● **SUPPLIED INFORMATION**:
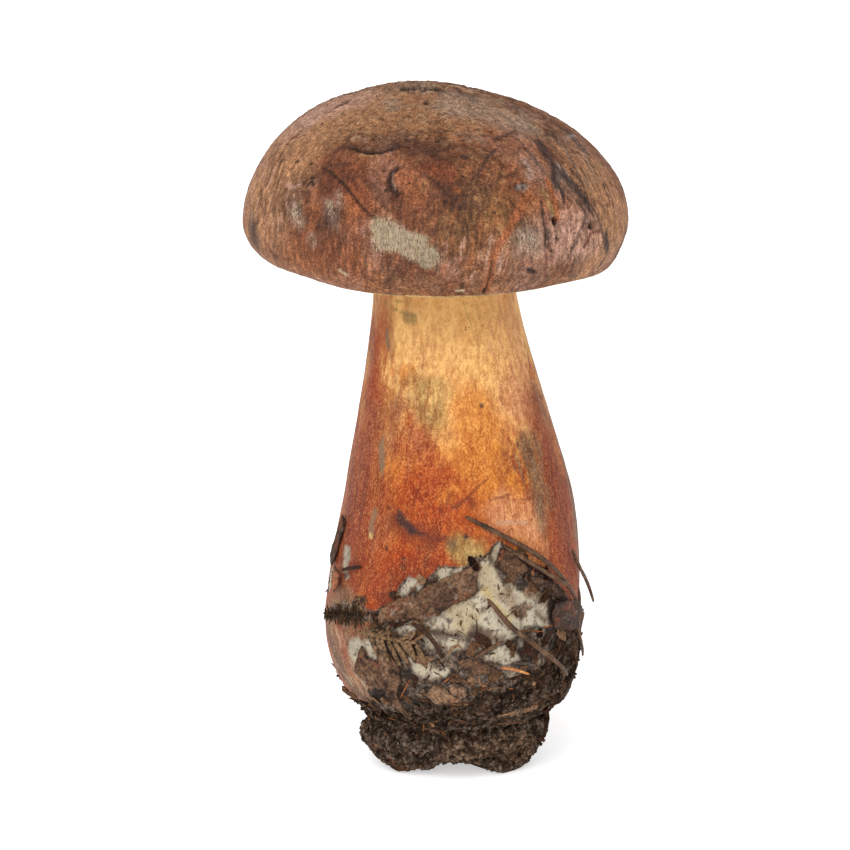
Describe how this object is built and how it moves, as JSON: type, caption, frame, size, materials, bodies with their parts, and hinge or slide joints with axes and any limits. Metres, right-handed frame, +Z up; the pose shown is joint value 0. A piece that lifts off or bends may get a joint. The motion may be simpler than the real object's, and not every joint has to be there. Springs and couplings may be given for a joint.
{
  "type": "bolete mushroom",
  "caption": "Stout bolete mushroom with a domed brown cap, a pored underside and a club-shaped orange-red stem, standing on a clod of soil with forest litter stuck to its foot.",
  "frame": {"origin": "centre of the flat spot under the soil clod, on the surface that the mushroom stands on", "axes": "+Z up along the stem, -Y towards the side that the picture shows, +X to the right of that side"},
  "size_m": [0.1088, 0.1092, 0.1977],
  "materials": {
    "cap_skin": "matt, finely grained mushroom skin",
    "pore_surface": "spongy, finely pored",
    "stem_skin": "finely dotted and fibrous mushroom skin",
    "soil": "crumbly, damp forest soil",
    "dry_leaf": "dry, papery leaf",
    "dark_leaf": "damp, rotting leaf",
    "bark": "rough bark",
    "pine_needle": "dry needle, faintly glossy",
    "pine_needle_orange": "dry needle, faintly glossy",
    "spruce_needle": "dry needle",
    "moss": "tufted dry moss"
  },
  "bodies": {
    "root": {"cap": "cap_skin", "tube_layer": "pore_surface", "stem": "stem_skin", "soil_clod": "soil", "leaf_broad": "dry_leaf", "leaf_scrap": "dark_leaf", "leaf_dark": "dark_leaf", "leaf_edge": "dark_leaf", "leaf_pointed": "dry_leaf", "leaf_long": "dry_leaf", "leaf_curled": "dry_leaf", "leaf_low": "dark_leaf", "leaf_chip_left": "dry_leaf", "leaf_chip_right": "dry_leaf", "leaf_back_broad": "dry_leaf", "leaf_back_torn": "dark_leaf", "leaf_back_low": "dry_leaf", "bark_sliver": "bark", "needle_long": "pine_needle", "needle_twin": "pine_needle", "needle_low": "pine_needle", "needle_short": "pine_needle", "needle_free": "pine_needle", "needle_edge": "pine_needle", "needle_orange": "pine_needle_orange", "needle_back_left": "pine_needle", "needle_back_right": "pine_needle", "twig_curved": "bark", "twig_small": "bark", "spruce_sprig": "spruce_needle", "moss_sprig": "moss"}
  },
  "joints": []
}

● **TASK DETAILS**:
Copy out every line from the material above in which the word "joints" appears.

● **THE SOLUTION**:
Describe how this object is built and how it moves, as JSON: type, caption, frame, size, materials, bodies with their parts, and hinge or slide joints with axes and any limits. Metres, right-handed frame, +Z up; the pose shown is joint value 0. A piece that lifts off or bends may get a joint. The motion may be simpler than the real object's, and not every joint has to be there. Springs and couplings may be given for a joint.
  "joints": []